The Different Styles of Flirting

13 01 2014


I’ve admitted to you all previously that I have sometimes been called a flirt. And what always unsettled me about this characterization was that whenever I actually tried to say something flirty, I massively tanked at it.

Like MASSIVELY tanked at it.

Like, think about some of your most awkward moments ever in trying to flirt with someone. And multiply that times about 6.

You still don’t believe me? Well, here’s a perfect example. One night early last year, I ran into a guy I’d had a flirty past with before at a party. Well, some dranks and liquid courage later, I came up with the bright idea that I was going to say something extra sexual and flirty to him just to see if I could peak his interest again. I’m not quite sure why I wanted to do this, because we never did anything ever but date and flirt previously, but I was feeling extra spicy that night — so there you go. Anyway, I walk up to said dude. He gives me a wink, because he’s one of those guys who thinks he’s cooler than he is. We side hug and then stand there in the hug for a bit and I casually whisper in his ear, “So listen, I think you still owe me like 5 things. And you should probably pay what you owe.”

Of course, now he’s interested, right? But even more of course, I have absolutely not thought this all the way through and have no idea where I’m going with the rest of this statement. “Oh really, and what do I owe you exactly?”

“Well, if memory serves me correctly, I beat you fair and square in at least 3 bets — so you owe me the residuals of those bets.”

“Okay, that’s fair,” he says. “What else?”

“And I believe we also mentioned sometime ago something about a tour of your new house. So you owe me that as well.”

“Okay, that’s four things. All valid. What’s the fifth?” Now, he’s really intrigued, and I think he’s ready to see just how far I’m going to take things especially since I’ve now brought up the possibility of us being alone in his house. Will I say something about touring his bedroom? Or anything even remotely funny, witty, or intriguing? Nope… not this time.

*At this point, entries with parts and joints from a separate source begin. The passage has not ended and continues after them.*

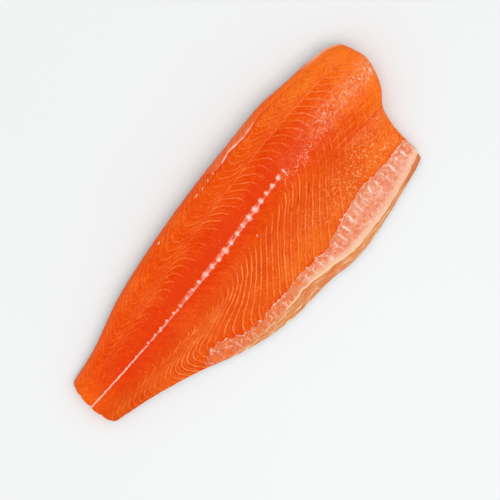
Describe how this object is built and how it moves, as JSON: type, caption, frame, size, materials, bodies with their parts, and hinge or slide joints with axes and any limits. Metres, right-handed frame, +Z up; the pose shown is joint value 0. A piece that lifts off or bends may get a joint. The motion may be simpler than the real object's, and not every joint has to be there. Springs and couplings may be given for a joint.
{
  "type": "raw salmon fillet",
  "caption": "Whole raw side of salmon lying skin side down: thick orange loin, pale belly strip, narrow cut tail, silver skin underneath.",
  "frame": {"origin": "middle of the flat underside, where the skin lies on the surface", "axes": "+X from the tail cut to the head end, +Y from the belly to the back, +Z up out of the cut flesh"},
  "size_m": [0.2869, 0.1129, 0.0234],
  "materials": {
    "flesh": "wet translucent raw muscle, orange, with fine pale lines of connective tissue between its segments",
    "skin": "wet scaled fish skin, blue-grey at the back and silver at the belly"
  },
  "bodies": {
    "root": {"flesh": "flesh", "skin": "skin"}
  },
  "joints": []
}
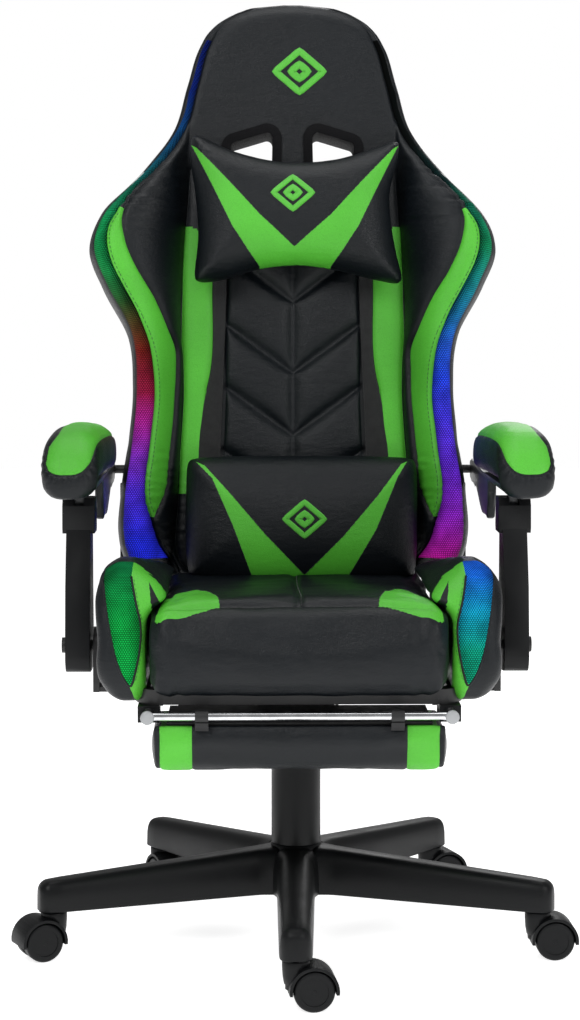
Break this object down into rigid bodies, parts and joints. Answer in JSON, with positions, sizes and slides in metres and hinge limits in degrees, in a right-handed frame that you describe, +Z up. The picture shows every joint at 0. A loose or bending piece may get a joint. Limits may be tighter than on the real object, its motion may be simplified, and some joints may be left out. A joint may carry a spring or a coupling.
{
  "type": "gaming chair",
  "caption": "Racing-style reclining gaming chair with lit mesh wings, neck and lumbar pillows, linked armrests, gas lift, casters and a pull-out footrest.",
  "frame": {"origin": "on the floor, on the swivel axis, under the middle of the object's box", "axes": "+Z up, the sitter faces -Y, +X is the sitter's left"},
  "size_m": [0.7277, 0.7163, 1.263],
  "materials": {
    "black_nylon": "fine matt texture",
    "black_plastic": "semi-gloss",
    "grey_plastic": "satin",
    "white_bush": "self-lubricating",
    "black_steel": "powder coat",
    "chrome": "polished",
    "zinc_steel": "zinc plated",
    "black_leather": "black imitation leather with lime green panels",
    "elastic_webbing": "woven elastic",
    "lit_mesh": "sparse black mesh lit from behind",
    "light_strip": "diffuser",
    "wood": "plywood"
  },
  "bodies": {
    "base": {"star_base": "black_nylon", "column_tube": "black_steel", "guide_bush": "white_bush", "dust_cover_lower": "black_nylon"},
    "cover_middle": {"dust_cover_middle": "black_nylon"},
    "cover_upper": {"dust_cover_upper": "black_nylon"},
    "piston": {"piston_rod": "chrome"},
    "mechanism": {"gas_cylinder": "black_steel", "mechanism_housing": "black_steel", "tilt_pin": "zinc_steel", "tension_spring": "zinc_steel"},
    "knob": {"tension_knob": "black_nylon"},
    "lever_bush": {"lever_pivot": "black_nylon"},
    "lever": {"height_lever": "black_nylon"},
    "seat": {"seat_plate": "black_steel", "seat_frame": "black_steel", "seat_bolts": "zinc_steel", "seat_cushion": "black_leather", "seat_bolster_left": "black_leather", "seat_bolster_right": "black_leather", "seat_led_mesh": "lit_mesh", "seat_led_strips": "light_strip", "recliner_brackets": "black_steel", "recliner_caps": "black_plastic", "arm_brackets": "black_steel", "footrest_guides": "black_nylon"},
    "recliner_handle": {"recliner_lever": "black_plastic"},
    "backrest": {"back_frame": "black_steel", "back_cushion": "black_leather", "head_cushion": "black_leather", "back_wing_left": "black_leather", "back_wing_right": "black_leather", "back_led_mesh": "lit_mesh", "back_led_strips": "light_strip", "belt_bezels": "black_plastic", "recliner_arms": "black_steel", "recliner_covers": "black_plastic", "lumbar_straps": "elastic_webbing"},
    "neck_pillow": {"head_strap": "elastic_webbing", "head_pillow": "black_leather"},
    "lumbar_cushion": {"lumbar_pillow": "black_leather"},
    "strut_left": {"arm_strut_left": "black_nylon"},
    "strut_right": {"arm_strut_right": "black_nylon"},
    "armrest_left": {"armrest_core_left": "grey_plastic", "armrest_pad_left": "black_leather"},
    "armrest_right": {"armrest_core_right": "grey_plastic", "armrest_pad_right": "black_leather"},
    "footrest_slider": {"footrest_frame": "chrome"},
    "footrest": {"footrest_board": "wood", "footrest_pad": "black_leather"},
    "caster_1": {"caster_hood_1": "black_nylon"},
    "wheels_1": {"caster_wheels_1": "black_nylon"},
    "caster_2": {"caster_hood_2": "black_nylon"},
    "wheels_2": {"caster_wheels_2": "black_nylon"},
    "caster_3": {"caster_hood_3": "black_nylon"},
    "wheels_3": {"caster_wheels_3": "black_nylon"},
    "caster_4": {"caster_hood_4": "black_nylon"},
    "wheels_4": {"caster_wheels_4": "black_nylon"},
    "caster_5": {"caster_hood_5": "black_nylon"},
    "wheels_5": {"caster_wheels_5": "black_nylon"}
  },
  "joints": [
    {"name": "caster_1_swivel", "type": "hinge", "parent": "base", "child": "caster_1", "pos_m": [0.30918, -0.10646, 0.05], "axis": [0, 0, 1], "continuous": true},
    {"name": "caster_1_roll", "type": "hinge", "parent": "caster_1", "child": "wheels_1", "pos_m": [0.32917, -0.10576, 0.025], "axis": [-0.0349, 0.9994, 0], "continuous": true},
    {"name": "caster_2_swivel", "type": "hinge", "parent": "base", "child": "caster_2", "pos_m": [0.19679, 0.26115, 0.05], "axis": [0, 0, 1], "continuous": true},
    {"name": "caster_2_roll", "type": "hinge", "parent": "caster_2", "child": "wheels_2", "pos_m": [0.21582, 0.26733, 0.025], "axis": [-0.309, 0.9511, 0], "continuous": true},
    {"name": "caster_3_swivel", "type": "hinge", "parent": "base", "child": "caster_3", "pos_m": [-0.18756, 0.26786, 0.05], "axis": [0, 0, 1], "continuous": true},
    {"name": "caster_3_roll", "type": "hinge", "parent": "caster_3", "child": "wheels_3", "pos_m": [-0.17848, 0.25004, 0.025], "axis": [0.891, 0.454, 0], "continuous": true},
    {"name": "caster_4_swivel", "type": "hinge", "parent": "base", "child": "caster_4", "pos_m": [-0.31271, -0.09561, 0.05], "axis": [0, 0, 1], "continuous": true},
    {"name": "caster_4_roll", "type": "hinge", "parent": "caster_4", "child": "wheels_4", "pos_m": [-0.33069, -0.10437, 0.025], "axis": [0.4384, -0.8988, 0], "continuous": true},
    {"name": "caster_5_swivel", "type": "hinge", "parent": "base", "child": "caster_5", "pos_m": [-0.00571, -0.32695, 0.05], "axis": [0, 0, 1], "continuous": true},
    {"name": "caster_5_roll", "type": "hinge", "parent": "caster_5", "child": "wheels_5", "pos_m": [0.01418, -0.32486, 0.025], "axis": [-0.1045, 0.9945, 0], "continuous": true},
    {"name": "seat_swivel", "type": "hinge", "parent": "base", "child": "piston", "pos_m": [0, 0, 0.1], "axis": [0, 0, 1], "continuous": true},
    {"name": "gas_lift", "type": "slide", "parent": "piston", "child": "mechanism", "axis": [0, 0, 1], "range_m": [0, 0.08]},
    {"name": "cover_upper_slide", "type": "slide", "parent": "base", "child": "cover_upper", "axis": [0, 0, 1], "range_m": [0, 0.08]},
    {"name": "cover_middle_slide", "type": "slide", "parent": "base", "child": "cover_middle", "axis": [0, 0, 1], "range_m": [0, 0.04]},
    {"name": "seat_tilt", "type": "hinge", "parent": "mechanism", "child": "seat", "pos_m": [0, -0.055, 0.333], "axis": [-1, 0, 0], "range_deg": [0, 12], "stiffness_Nm_per_rad": 220, "springref_deg": -20.05},
    {"name": "tension_knob_turn", "type": "hinge", "parent": "mechanism", "child": "knob", "pos_m": [0, -0.072, 0.27], "axis": [0, 0, 1], "range_deg": [-900, 900]},
    {"name": "height_lever_lift", "type": "hinge", "parent": "mechanism", "child": "lever_bush", "pos_m": [-0.052, -0.035, 0.318], "axis": [-1, 0, 0], "range_deg": [0, 15], "stiffness_Nm_per_rad": 0.8, "springref_deg": -14.32},
    {"name": "tilt_lock_slide", "type": "slide", "parent": "lever_bush", "child": "lever", "axis": [-1, 0, 0], "range_m": [0, 0.012]},
    {"name": "recline", "type": "hinge", "parent": "seat", "child": "backrest", "pos_m": [0, 0.235, 0.42], "axis": [-1, 0, 0], "range_deg": [0, 58]},
    {"name": "recliner_lever_pull", "type": "hinge", "parent": "seat", "child": "recliner_handle", "pos_m": [-0.245, 0.235, 0.42], "axis": [-1, 0, 0], "range_deg": [0, 30], "stiffness_Nm_per_rad": 1, "springref_deg": -17.19},
    {"name": "neck_pillow_slide", "type": "slide", "parent": "backrest", "child": "neck_pillow", "axis": [0, 0.1132, 0.9936], "range_m": [0, 0.03]},
    {"name": "lumbar_cushion_slide", "type": "slide", "parent": "backrest", "child": "lumbar_cushion", "axis": [0, 0.1132, 0.9936], "range_m": [0, 0.1]},
    {"name": "strut_left_turn", "type": "hinge", "parent": "seat", "child": "strut_left", "pos_m": [0.278, -0.075, 0.402], "axis": [-1, 0, 0], "range_deg": [0, 58]},
    {"name": "armrest_left_turn", "type": "hinge", "parent": "backrest", "child": "armrest_left", "pos_m": [0.2575, 0.252, 0.605], "axis": [-1, 0, 0], "range_deg": [-58, 0]},
    {"name": "strut_right_turn", "type": "hinge", "parent": "seat", "child": "strut_right", "pos_m": [-0.278, -0.075, 0.402], "axis": [-1, 0, 0], "range_deg": [0, 58]},
    {"name": "armrest_right_turn", "type": "hinge", "parent": "backrest", "child": "armrest_right", "pos_m": [-0.2575, 0.252, 0.605], "axis": [-1, 0, 0], "range_deg": [-58, 0]},
    {"name": "footrest_slide", "type": "slide", "parent": "seat", "child": "footrest_slider", "axis": [0, -1, 0], "range_m": [0, 0.3]},
    {"name": "footrest_flip", "type": "hinge", "parent": "footrest_slider", "child": "footrest", "pos_m": [0, -0.277, 0.344], "axis": [-1, 0, 0], "range_deg": [0, 180]}
  ],
  "couplings": [
    {"joint": "cover_upper_slide", "follows": "gas_lift", "ratio": 1},
    {"joint": "cover_middle_slide", "follows": "gas_lift", "ratio": 0.5},
    {"joint": "strut_left_turn", "follows": "recline", "ratio": 1},
    {"joint": "armrest_left_turn", "follows": "recline", "ratio": -1},
    {"joint": "strut_right_turn", "follows": "recline", "ratio": 1},
    {"joint": "armrest_right_turn", "follows": "recline", "ratio": -1}
  ]
}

Instead, I counter with this gem.

“Oh the fifth? You still owe me a chance to get to know how your Chapstick feels.”

What? I mean, really…… what??!

Talk about a flop.

For his part, dude actually tried to give me a chance at landing my shot again. “Wait, I don’t think I heard you over all the noise, what did you say?”

Oh, dude — if only. And if only I’d taken his chance and used it for good instead of repeating said craptastic line.

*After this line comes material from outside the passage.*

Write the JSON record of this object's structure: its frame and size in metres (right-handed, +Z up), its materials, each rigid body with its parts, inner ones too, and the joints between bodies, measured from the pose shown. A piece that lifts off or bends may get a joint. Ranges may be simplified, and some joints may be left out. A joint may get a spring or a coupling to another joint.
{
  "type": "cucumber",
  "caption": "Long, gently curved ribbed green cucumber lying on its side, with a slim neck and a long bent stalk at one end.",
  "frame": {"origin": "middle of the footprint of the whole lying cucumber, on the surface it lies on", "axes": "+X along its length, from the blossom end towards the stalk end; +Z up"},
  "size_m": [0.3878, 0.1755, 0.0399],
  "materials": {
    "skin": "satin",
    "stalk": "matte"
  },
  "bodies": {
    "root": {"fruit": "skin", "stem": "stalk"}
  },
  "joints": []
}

I obviously repeated the craptastic line.

To which he replied with awkward laughter and just said, “haha right. That too.”

Needless to say that didn’t go very well. And I still never got a tour of the house.

So you can see how I would be a little hesitant to take on such a haughty title like flirt when things like that can spew out of my mouth at any time. That is until I realized that while I suck in flirting with words, I am a master at body flirting. Oh yea, I said master. Body flirting is my juuush. I’ve been known to make a Black man blush just by looking at him in a certain way and biting my lower lip. And I don’t mean a really light-skinned Black man. I mean a brown-skinned brotha.

Yep, that’s me.

Now when I realized this, that’s when I also realized I’d been thinking of flirting in all the wrong one dimensional ways before. There’s at least four different styles of flirting I could think of off-hand, and while one of them is not my thing, I think I’m pretty great at the other three. Here they are:

With words: This one is obvious, right? If you’re someone who’s really witty and can come up with one-liners or someone who has the uncanny ability to say two lines and get a man/woman to want you with all their being — this is your thang. Go you!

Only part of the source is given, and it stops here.